RIPENING: Selected Work, 1927-1980

By

Pub Date: April 14th, 1982
Publisher: Feminist Press

Long identified with proletarian writing of the 1920s and '30s, Le Sueur came into new prominence recently at the American Writers' Congress. This timely selection of her work leads off with two stories of late-'20s vintage, the only really high-quality fiction here--""Annunciata"" (a woman pregnant during times of almost scoured poverty) and ""Wind"" (a similar story of female loneliness and fortitude); it concludes with poems written by Le Sueur in her eighties and a section from a recent, fairly turgid (unpublished) novel, Memorial. Lc Sueur's concerns have remained constant--Minnesota, women, Left politics, a continual reworking of the Demeter-Persephone myth--as has her most employed mode, a pseudo-dithyramb of grim birth-death cycle. ""She heard the long steps of her grandmother in the next room, and knew she was buried in the long accretion of her desires and had been thrown forward deep into the flesh by a cursing, striding race, thrust from powerful women and men who were in fear and terror of a flight they had to take, across endless prairies having no myth and no speech. . . ."" What's truly impressive here is LC Sueur's journalism of the '30s: an account of a Minneapolis trucking strike and two pieces on the homeless, destitute women of the deep Depression. ""It's no wonder these girls refuse to marry, refuse to bear children.

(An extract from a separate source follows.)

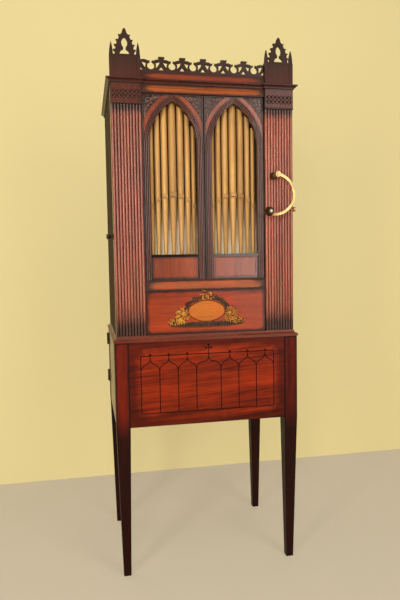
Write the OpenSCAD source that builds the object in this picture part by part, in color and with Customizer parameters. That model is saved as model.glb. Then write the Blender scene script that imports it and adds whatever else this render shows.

They are like certain savage tribes who, when they have been conquered, refuse to breed"" (""Women on the Breadlines""). ""We all seem to be sitting within some condition that we cannot get out of. Everyone is bright and ready for living, and then cannot live"" (""Women Are Hungry""). These vivid pieces--enhanced by brilliant use of the second-person--are urban literary corollaries to Dorothea Lange's unsparing yet abundantly piteous Farm Security Administration photos of the same era; if Le Sueur's fiction, her rhapsody and anger, is ultimately thin, her powerful sense of observation and commonality is remarkably preserved in these articles.